Böylelikle en katı biçimde dahi doğa-üstünün varlığına inanmayan Dr. Vergrerus’un psikolojisi incelenmiş olur.

Filmin son sahnesinde onca yenilgiye rağmen Dr. Vergerus burnu-büyük tavrını sürdürür. Mr. Vogler şehirden ayrılmak için küçük de olsa paraya ihtiyaç duyduğunu söyler. Dr. Vergerus ise parayı yere atar. Mr. Vogler’in parayı yerden aldığını gören Egerman, Dr. Vergerus’un bahsi kazanıp kazanmadığı sorusuna olumlu yanıt verir. Yani bahsi Dr. Vergerus kazanmıştır. Şehirden ayrılacakları sırada Kraliyet Sarayı’ndan bir mektup gelir. Tüm herkesin tanıklığında mektubu Polis şefi okur. Mektupta Kral’ın, Mr.

Vogler’in manyetik performanslarından birini izlemek istediği ve polis ekiplerinin ona her türlü yardımı göstermeleri gerektiği yazmaktadır. Mr. Vogler kendinden emin bir biçimde eşyalarının paketlenip ardından yollanması emrini verir. Böylelikle Manyetik Sağlık Tiyatrosu’na yapılan aşağılamalar ve haksızlıklar bir nebze olsun karşılık bulmuş olur.

Bize göre film temelde her zaman ”sorunlu” olduğu düşünülen Varoluşçuluk-Bilim ilişkisini betimlemektedir. Bu yapılırken de Aydınlanma sonrası pozitivist, bilimci ve gerçekliğin sahibi oldukları düşünülen kişiler Dr. Vergerus tipi üzerinden eleştirilir.

Manda ise gerçek anlamda doğa-üstünün sanılan gibi olmadığını bilse de o dönemin pozitivist ve bilimcileri gibi her şeyi açıklayabildiklerini düşünmez. Anlamlar dünyası hala daha büyük sırlarla doludur ve bu sırlar, gizemler hiç de öyle büyücülük havada durma vs. gibi olmak zorunda değildir. Başlı başına aşk ve iman etmenin kendisi bilimin anlama ve açıklama alanının dışındadır.

146

Kierkegaard, Kahkaha Benden Yana adlı eserinde şöyle yazıyor:”Eğer Tanrı elinde bir sopayla etrafta dolaşsaydı, mikroskopun yardımıyla keşif yapan o ağırbaşlı insanların işi bayağı zorlaşırdı. Tanrı onlardan ve doğabilimcilerden ikiyüzlülüklerinin acısını döve döve çıkarırdı. Çünkü ikiyüzlülük doğabiliminin insanı Tanrı’ya götürdüğü söylenerek yapılıyor. Elbette Tanrı’ya götürür -daha üstün biçimde, o da haddini bilmezliktir.”261 Aydınlanma Dönemi’nin ardından eski boş inançları terk etmek ve tam anlamıyla bilimin söyledikleri ”gerçek” ve ”doğru” sayabilmek için adına metafizik denilen neredeyse tüm öğeler yok sayılmış, aşağılanmıştır. Sekülarizm, Kilise ile olan savaşını kazanmasına kazanmıştır ama bu insanların içerisindeki anlama duyulan istenci yok etmemiştir. Bunun yerine artık insanlar daha farklı şeylere inanmaya başlamışlardır.

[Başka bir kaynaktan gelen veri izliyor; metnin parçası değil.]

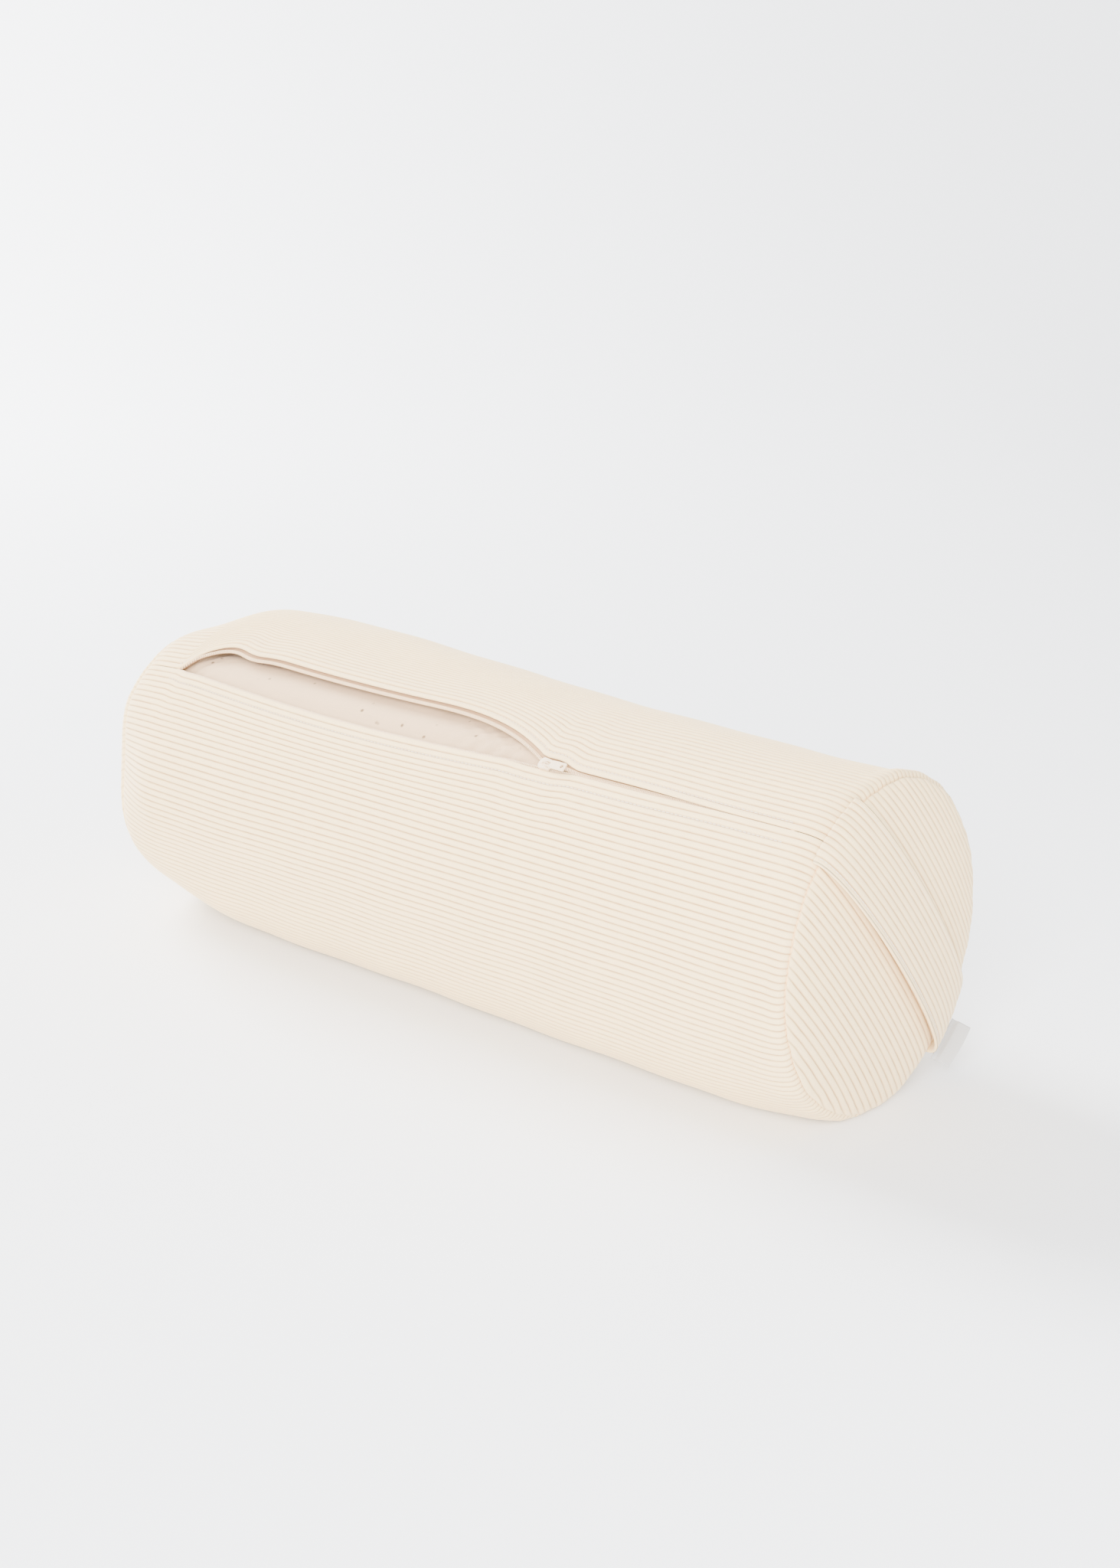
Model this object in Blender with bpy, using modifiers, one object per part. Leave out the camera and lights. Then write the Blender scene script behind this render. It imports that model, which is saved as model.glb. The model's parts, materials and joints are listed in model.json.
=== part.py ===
"""Round floor bolster: a corduroy cover with a long zip and an end handle, round a filled calico case.

Metres, +Z up. The roll lies along X with its handle end at +X, and the origin is the middle of the
flat that it rests on. The zip runs along the upper front (-Y) side and is open from its left end to
the slider, so its back lip bows away from its front lip.
"""

import math

import bmesh
import bpy
from mathutils import Matrix, Vector

# The roll
TUBE_LENGTH = 0.600
TUBE_DIAMETER = 0.220
SEAM_DROP = 0.0055
SHOULDER_LENGTH = 0.022
END_BULGE = 0.024
RESTING_DIP = 0.003

# Cloth, thread and the space between pieces that touch
CORDUROY = 0.0018
CALICO = 0.0006
GAP = 0.0003
THREAD_RADIUS = 0.00035

# The zip, whose distances across are measured round the roll from the middle of the chain
ZIP_ANGLE = math.radians(51.0)
ZIP_LEFT_INSET = 0.032
ZIP_RIGHT_INSET = 0.020
GAPE = 0.028
LEFT_OPENING_RUN = 0.045
SLIDER_OPENING_RUN = 0.115
COIL_RADIUS = 0.00125
COIL_COVER = 0.00125
TAPE_WIDTH = 0.0134
TAPE_THICKNESS = 0.0006
TAPE_LIFT = 0.0002
TAPE_TAIL = 0.003
STOP_LENGTH = 0.003
TOPSTITCH_INSET = 0.004

# The slider and its pull tab, along, across and out from the chain
SLIDER_REST = 0.0925
SLIDER_LENGTH = 0.011
SLIDER_HEAD_FLARE = 0.0005
SLIDER_NOSE_LENGTH = 0.0014
SLIDER_NOSE_WIDTH = 0.0044
SLIDER_HEEL_LENGTH = 0.0016
SLIDER_HEEL_INSET = 0.0008
SLIDER_SIDE_ROOM = 0.0011
PLATE_THICKNESS = 0.0009
TOP_PLATE_LIFT = 0.0005
FLANGE_LENGTH = 0.0066
FLANGE_THICKNESS = 0.0006
POST_LENGTH = 0.0028
POST_WIDTH = 0.0011
POST_INSET = 0.0006
POST_ROOM = 0.00035
BAIL_LENGTH = 0.0060
BAIL_WIDTH = 0.0014
BAIL_HEIGHT = 0.0022
BAIL_THICKNESS = 0.0008
TAB_LENGTH = 0.0165
TAB_WIDTH = 0.0060
TAB_THICKNESS = 0.0009
TAB_EYE_LENGTH = 0.0046
TAB_ARM_WIDTH = 0.0012
TAB_CORNER = 0.0012
TAB_HOLE_RADIUS = 0.0011
TAB_HOLE_INSET = 0.0024

# The handle strap, sewn into the +X end seam at both of its ends
STRAP_ANGLE = math.radians(-50.8)
STRAP_OFFSET = 0.010
STRAP_WIDTH = 0.050
STRAP_THICKNESS = 0.003
STRAP_STAND_OFF = 0.010
STRAP_STITCH_INSET = 0.003

# The woven label at the strap's lower end
LABEL_LENGTH = 0.030
LABEL_REACH = 0.010
LABEL_THICKNESS = 0.0007

# How finely round shapes are cut
TUBE_STEPS = 72
END_STEPS = 48
DOME_RINGS = 5
SHOULDER_RINGS = 3
PATH_STEP = 0.014
LEFT_RUN_PLACES = (0, 0.15, 0.4)
SLIDER_RUN_PLACES = (0, 0.06, 0.18)
STRAP_STEPS = 22
STRAP_BARE_STEPS = 2

# Worked out from the sizes above
HALF_LENGTH = TUBE_LENGTH / 2
TUBE_RADIUS = TUBE_DIAMETER / 2
SEAM_RADIUS = TUBE_RADIUS - SEAM_DROP
AXIS_HEIGHT = TUBE_RADIUS - RESTING_DIP
ZIP_LEFT = ZIP_LEFT_INSET - HALF_LENGTH
ZIP_RIGHT = HALF_LENGTH - ZIP_RIGHT_INSET
COIL_DEPTH = COIL_COVER + COIL_RADIUS
COIL_HALF_SPACING = COIL_RADIUS + POST_ROOM + POST_WIDTH / 2
TAPE_DEPTH = COIL_DEPTH - TAPE_LIFT
FLANGE_INNER = COIL_HALF_SPACING + COIL_RADIUS
SLIDER_TAIL = FLANGE_INNER + FLANGE_THICKNESS
SLIDER_HEAD_HALF = SLIDER_TAIL + SLIDER_HEAD_FLARE
SLIDER_TOP = TOP_PLATE_LIFT + PLATE_THICKNESS
SLIDER_DEPTH = COIL_DEPTH + COIL_RADIUS + GAP + PLATE_THICKNESS
SLOT_HALF_WIDTH = SLIDER_HEAD_HALF + SLIDER_SIDE_ROOM
INNER_RADIUS = TUBE_RADIUS - SLIDER_DEPTH - GAP
INNER_BULGE = END_BULGE - CORDUROY - 2 * GAP
INNER_SEAM_RADIUS = SEAM_RADIUS - CORDUROY - 3 * GAP
INNER_HALF_LENGTH = HALF_LENGTH - 2 * GAP
SLIDER_HEAD = SLIDER_REST - SLIDER_LENGTH / 2
OPENING_LEFT = ZIP_LEFT + 2 * STOP_LENGTH
STRAP_DIRECTION = Vector((0, math.cos(STRAP_ANGLE), math.sin(STRAP_ANGLE)))
STRAP_ACROSS = Vector((0, -math.sin(STRAP_ANGLE), math.cos(STRAP_ANGLE)))
SEAM_RING_RADIUS = (SEAM_RADIUS + GAP) / math.cos(math.pi / END_STEPS) + THREAD_RADIUS
STRAP_INNER_REACH = SEAM_RING_RADIUS + THREAD_RADIUS + GAP
STRAP_OUTER_REACH = STRAP_INNER_REACH + STRAP_THICKNESS

COLOURS = {
    "corduroy": (0.88, 0.80, 0.70),
    "calico": (0.76, 0.67, 0.58),
    "filling": (0.80, 0.74, 0.62),
    "zip_tape": (0.74, 0.60, 0.44),
    "zip_coil": (0.85, 0.74, 0.60),
    "enamel": (0.84, 0.80, 0.72),
    "thread": (0.80, 0.70, 0.58),
    "label": (0.74, 0.73, 0.71),
}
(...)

The Magician filminin bize göre üstüne kurulduğu temel söylem; bilimin yalnızca kendi alanında işlev görmesi gerektiği ve ”gerçeklik” gibi çok geniş bir kavramı kendi tekeline almaya çalışmaması gerektiğidir. Bilime basitçe bir alan çizecek olursak, organik ve inorganik tüm madde hakkında söz söyleme, açıklama yapma hakkına sahip olduğunu görebiliriz. Buna karşı insanın manevi, içsel ve anlama ilişkin olan dünyası hakkında özellikle doğabilimlerinin söz söyleme hakkı neredeyse yok gibidir. Bir insanın tüm organlarının, dokularının kısaca bedeninin nasıl çalıştığını bilmek onun iç dünyasına dair bize en ufak bir ipucu dahi vermez. Bu durum diğer tüm bilim dalları için de geçerlidir.

Örneğin fizik bilimi için atom-altı parçacıklardan tutun da Büyük Patlama’dan sonraki saniyenin milyarda biri kadar geçen sürede nelerin olduğunu bilsek bile bu insanın varoluşu hakkındaki bilgimizi arttırmaz. O halde insanı manevi yönden anlamak için başka disiplinlere ve etkinliklere ihtiyaç duyulur. Yapılabilecek en büyük hata ise sırf bilim ile anlaşılmıyor diye başka bir biçimde anlaşılacak olan bir şeyi yok saymaktır. Bu sebeple modern dönemde ve günümüzde felsefe ile bilim sıklıkla gerilim içindedir.